:: Dataset excerpt ::
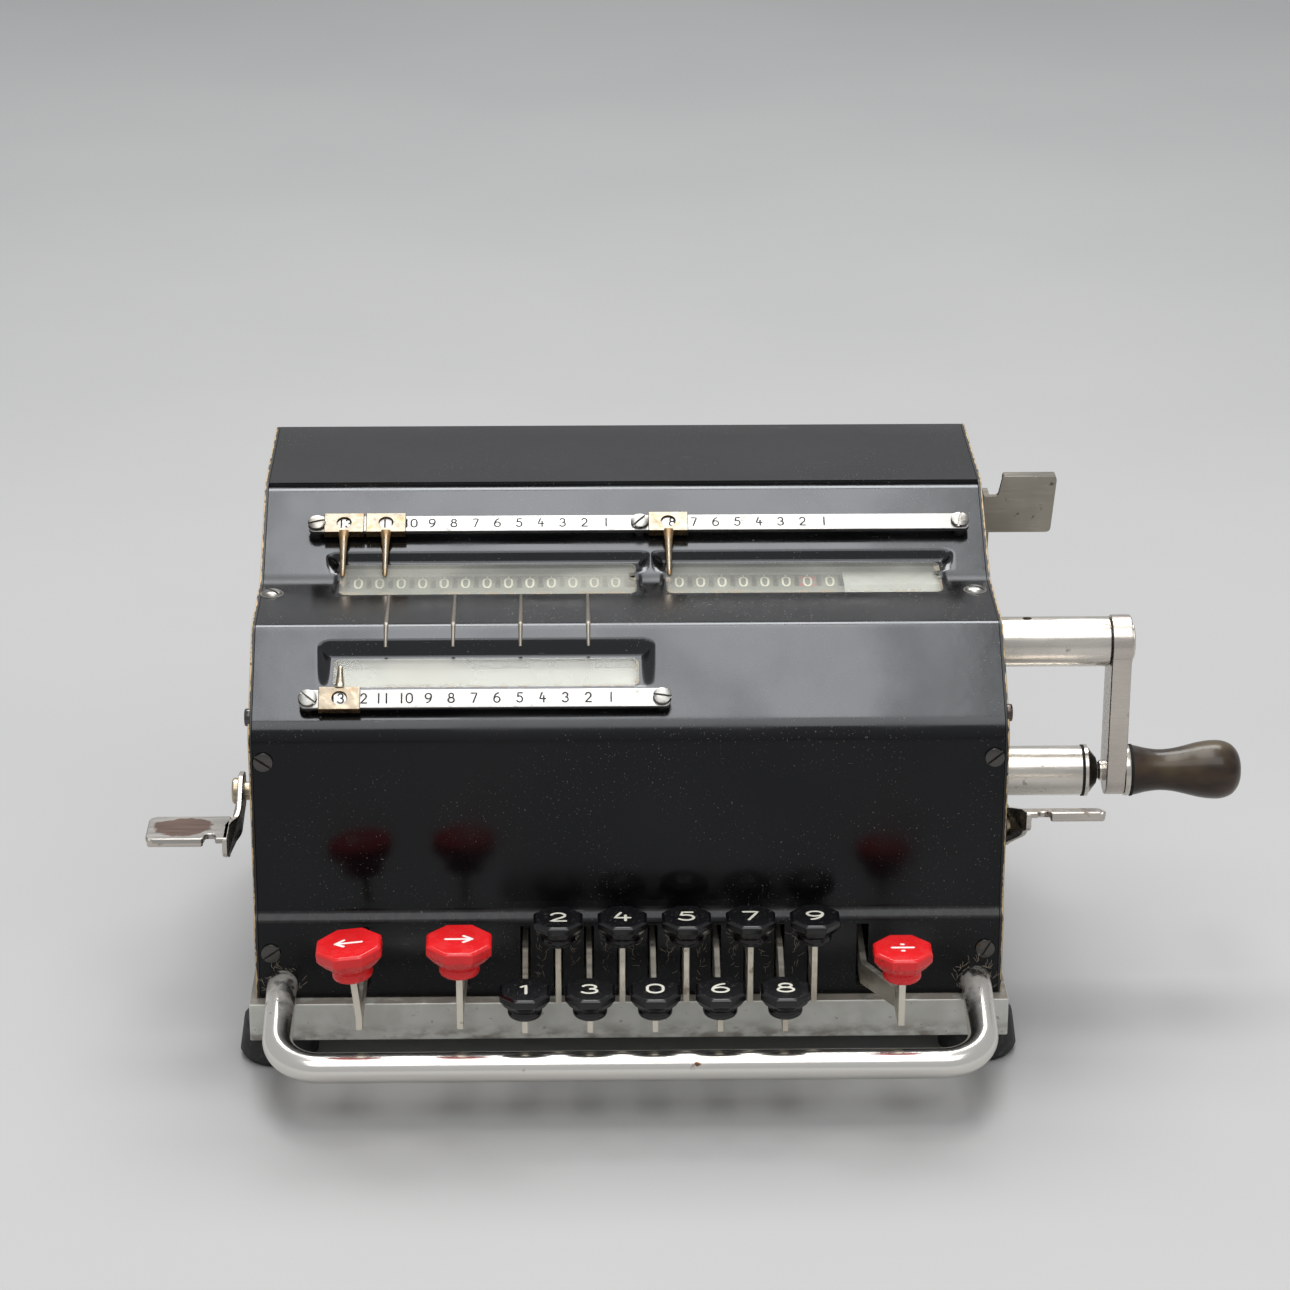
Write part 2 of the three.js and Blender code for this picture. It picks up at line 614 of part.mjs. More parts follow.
// The way the plate bends on its way forward, or on its way up to a leaning cap.
function redKeyRibbon({ slotX, stemX, capX, armZ, top }) {
  if (capX !== stemX) {
    const route = [[stemX, 0], [stemX, armZ + 2], [capX, top]];
    return frontPlate(strip(route, RED_LEVER), -CASE_HALF, CASE_HALF);
  }
  const route = [[slotX, CASE_HALF], [slotX, -9], [stemX, -25], [stemX, -CASE_HALF]];
  return planPlate(strip(route, RED_LEVER), 0, TOP_Z);
}

// The socket in a red cap: the top of the stem, grown by the gap on every side.
function stemSocket({ capX, stemX, armZ, top, cap }) {
  const half = RED_LEVER / 2 + GAP;
  const high = top - cap.height + SOCKET_DEPTH + GAP;
  const foot = top - cap.height - 3;
  const bendZ = armZ + 2;
  const middleAt = (z) => stemX + ((capX - stemX) * (z - bendZ)) / (top - bendZ);
  return frontPlate([
    [middleAt(foot) - half, foot], [middleAt(foot) + half, foot],
    [middleAt(high) + half, high], [middleAt(high) - half, high],
  ], RED_Y - STEM_HALF - GAP, RED_Y + STEM_HALF + GAP);
}

function buildRedKey(key) {
  const { name, slotX, stemX, capX, armZ, top } = key;
  const plate = sidePlate(redKeySide(key), slotX - 25, slotX + 25).intersect(redKeyRibbon(key));
  const lean = Math.atan2(stemX - capX, top - armZ) / DEGREE;
  const cap = keyCap(key.cap, [capX, RED_Y, top], CAP_TILT, lean);
  addPiece(`${name}_lever`, cut(plate, pivotBore(slotX)), nickel);
  addPiece(`${name}_cap`, cut(cap, stemSocket(key)), redKey);
}

// ---------- Crank ----------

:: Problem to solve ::
Write out every line of the material again, exactly as it reads.

:: Answer to the problem ::
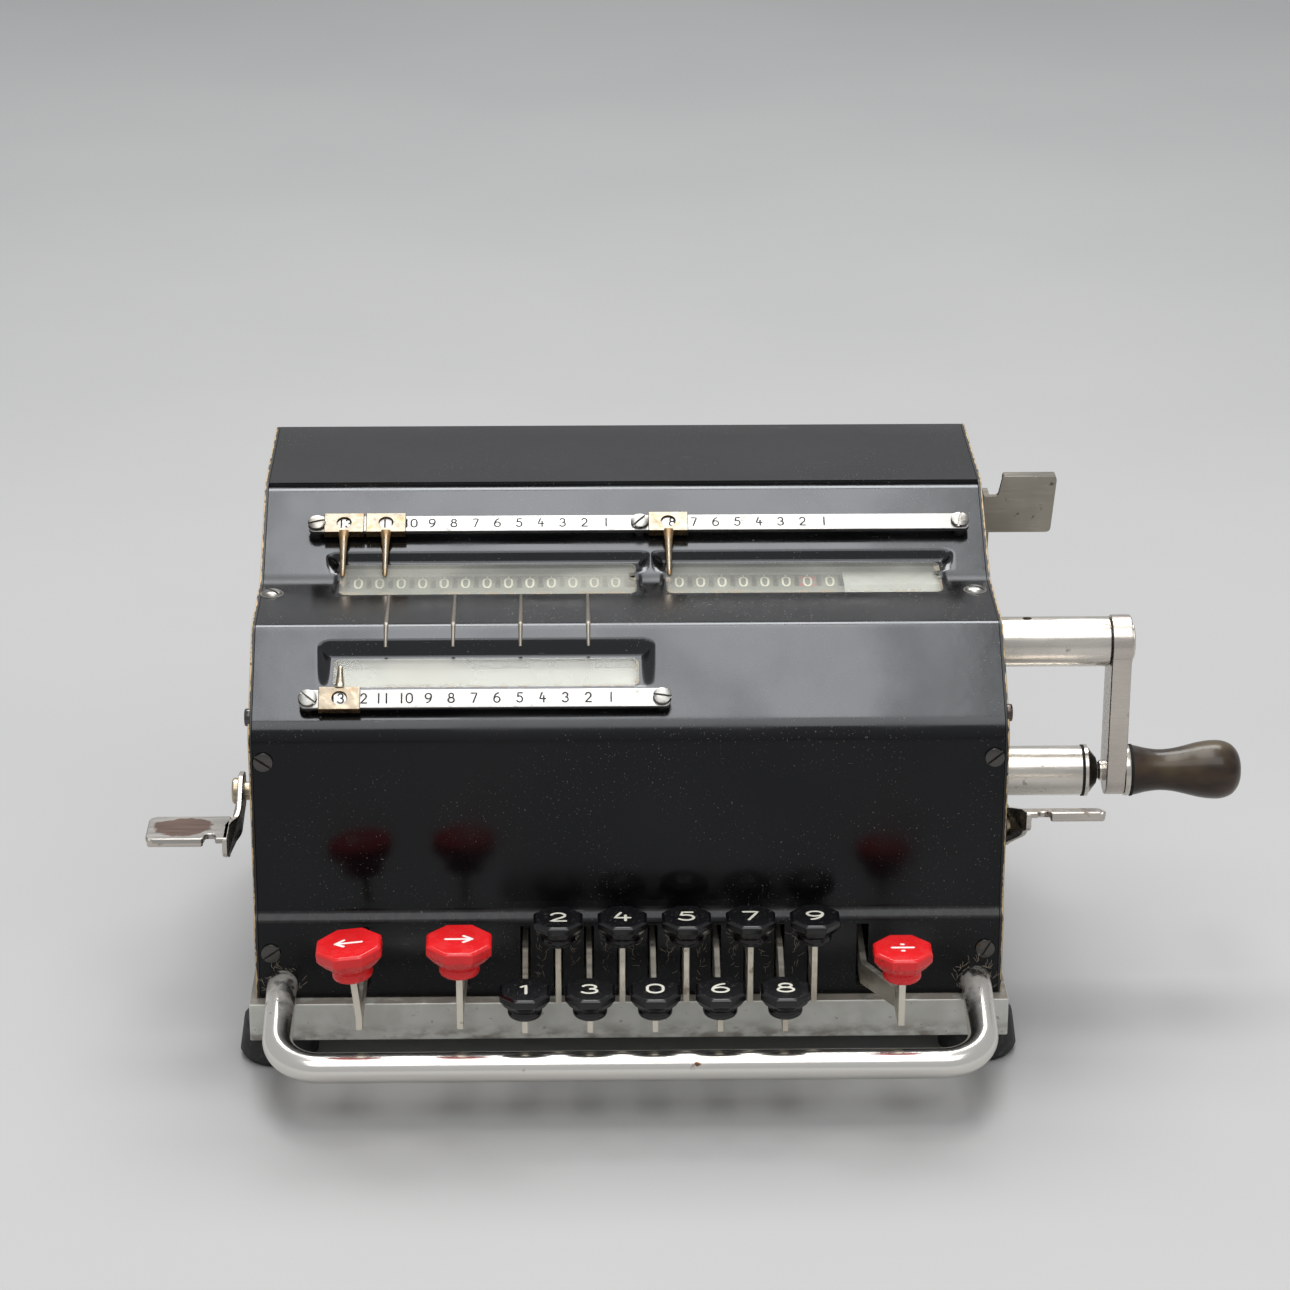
Write part 2 of the three.js and Blender code for this picture. It picks up at line 614 of part.mjs. More parts follow.
// The way the plate bends on its way forward, or on its way up to a leaning cap.
function redKeyRibbon({ slotX, stemX, capX, armZ, top }) {
  if (capX !== stemX) {
    const route = [[stemX, 0], [stemX, armZ + 2], [capX, top]];
    return frontPlate(strip(route, RED_LEVER), -CASE_HALF, CASE_HALF);
  }
  const route = [[slotX, CASE_HALF], [slotX, -9], [stemX, -25], [stemX, -CASE_HALF]];
  return planPlate(strip(route, RED_LEVER), 0, TOP_Z);
}

// The socket in a red cap: the top of the stem, grown by the gap on every side.
function stemSocket({ capX, stemX, armZ, top, cap }) {
  const half = RED_LEVER / 2 + GAP;
  const high = top - cap.height + SOCKET_DEPTH + GAP;
  const foot = top - cap.height - 3;
  const bendZ = armZ + 2;
  const middleAt = (z) => stemX + ((capX - stemX) * (z - bendZ)) / (top - bendZ);
  return frontPlate([
    [middleAt(foot) - half, foot], [middleAt(foot) + half, foot],
    [middleAt(high) + half, high], [middleAt(high) - half, high],
  ], RED_Y - STEM_HALF - GAP, RED_Y + STEM_HALF + GAP);
}

function buildRedKey(key) {
  const { name, slotX, stemX, capX, armZ, top } = key;
  const plate = sidePlate(redKeySide(key), slotX - 25, slotX + 25).intersect(redKeyRibbon(key));
  const lean = Math.atan2(stemX - capX, top - armZ) / DEGREE;
  const cap = keyCap(key.cap, [capX, RED_Y, top], CAP_TILT, lean);
  addPiece(`${name}_lever`, cut(plate, pivotBore(slotX)), nickel);
  addPiece(`${name}_cap`, cut(cap, stemSocket(key)), redKey);
}

// ---------- Crank ----------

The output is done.